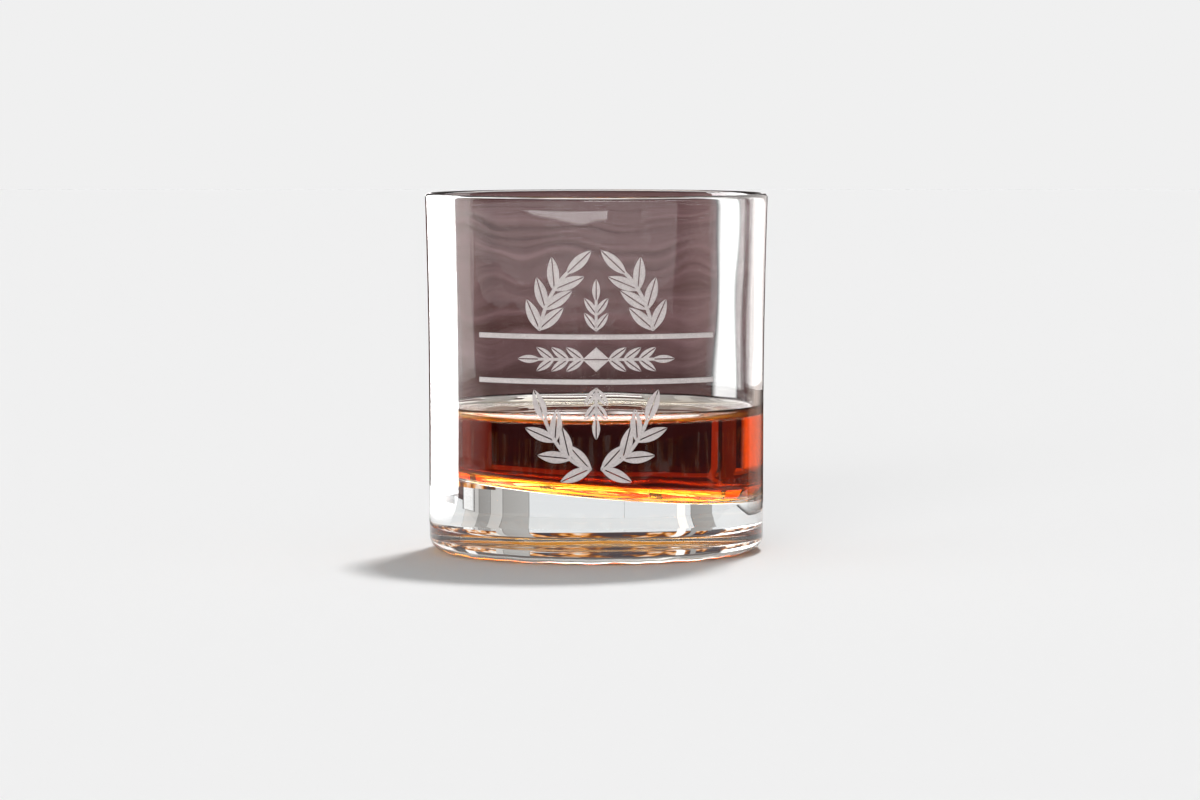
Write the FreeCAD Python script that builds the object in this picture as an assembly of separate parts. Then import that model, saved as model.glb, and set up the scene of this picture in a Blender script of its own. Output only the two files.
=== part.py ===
import FreeCAD, Part
import math
import os

# Whiskey tumbler with a measure of whisky in it, in millimetres, +Z up.
# Origin: centre of the foot ring, on the surface the glass stands on. -Y is the decorated front.

# ---- glass body -------------------------------------------------------------------------
HEIGHT = 87.0
BODY_RADIUS = 40.6          # outside, over the straight lower part
MOUTH_RADIUS = 41.6         # outside, at the lip
FLARE_START = 28.0          # height where the wall begins to lean outwards
WALL_LOW = 2.2
WALL_LIP = 1.9
HEEL_RADIUS = 4.0           # rounded edge between the wall and the foot
PUNT_RADIUS = 29.0          # hollow under the base, inside the foot ring
PUNT_DEPTH = 1.4            # in the middle
PUNT_MID_DEPTH = 1.26       # half way out
PUNT_RIM_DEPTH = 0.84       # at PUNT_RADIUS
PUNT_EDGE = 1.0             # width of the slope between the hollow and the foot ring

# ---- slanted inner floor ----------------------------------------------------------------
FLOOR_HEIGHT = 15.7         # on the axis
FLOOR_SLOPE = 5.2           # degrees, high on the -X side
FLOOR_CORNER = 4.0          # fillet between the floor and the wall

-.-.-

Without leaving anything out, quote all the data.

■ **Result**:
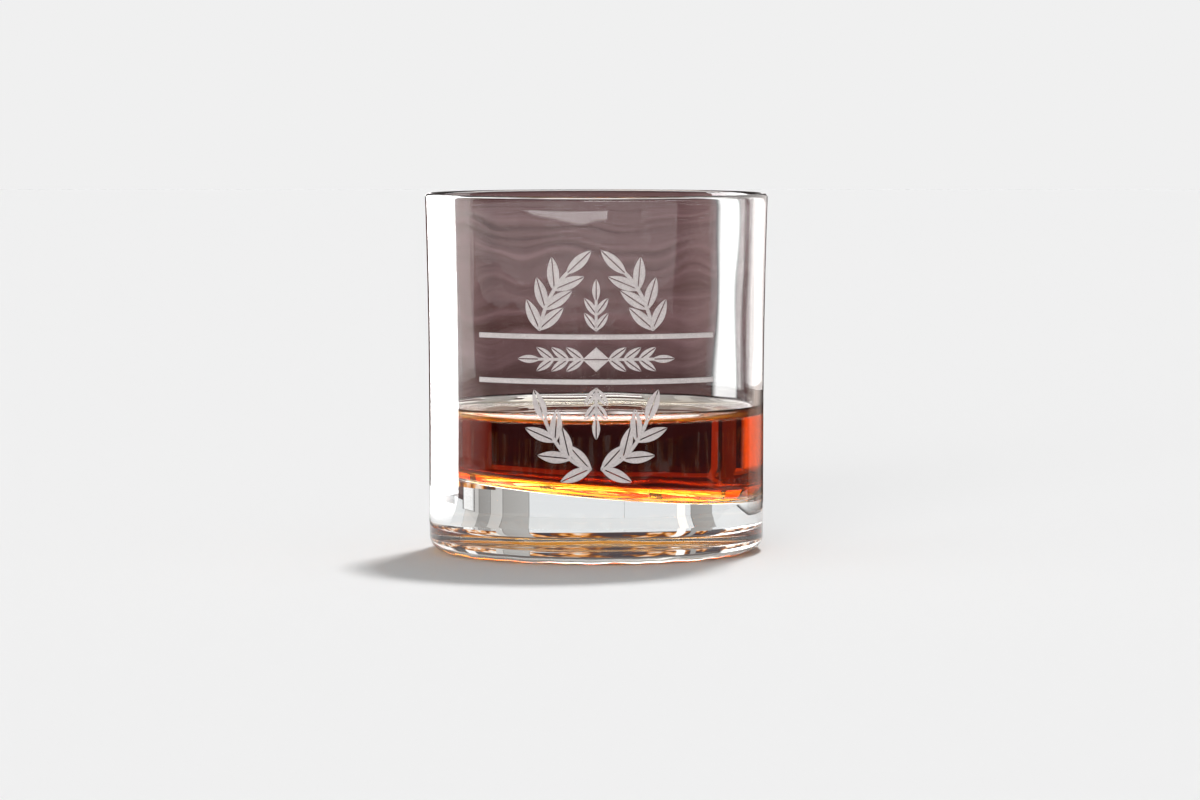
Write the FreeCAD Python script that builds the object in this picture as an assembly of separate parts. Then import that model, saved as model.glb, and set up the scene of this picture in a Blender script of its own. Output only the two files.
=== part.py ===
import FreeCAD, Part
import math
import os

# Whiskey tumbler with a measure of whisky in it, in millimetres, +Z up.
# Origin: centre of the foot ring, on the surface the glass stands on. -Y is the decorated front.

# ---- glass body -------------------------------------------------------------------------
HEIGHT = 87.0
BODY_RADIUS = 40.6          # outside, over the straight lower part
MOUTH_RADIUS = 41.6         # outside, at the lip
FLARE_START = 28.0          # height where the wall begins to lean outwards
WALL_LOW = 2.2
WALL_LIP = 1.9
HEEL_RADIUS = 4.0           # rounded edge between the wall and the foot
PUNT_RADIUS = 29.0          # hollow under the base, inside the foot ring
PUNT_DEPTH = 1.4            # in the middle
PUNT_MID_DEPTH = 1.26       # half way out
PUNT_RIM_DEPTH = 0.84       # at PUNT_RADIUS
PUNT_EDGE = 1.0             # width of the slope between the hollow and the foot ring

# ---- slanted inner floor ----------------------------------------------------------------
FLOOR_HEIGHT = 15.7         # on the axis
FLOOR_SLOPE = 5.2           # degrees, high on the -X side
FLOOR_CORNER = 4.0          # fillet between the floor and the wall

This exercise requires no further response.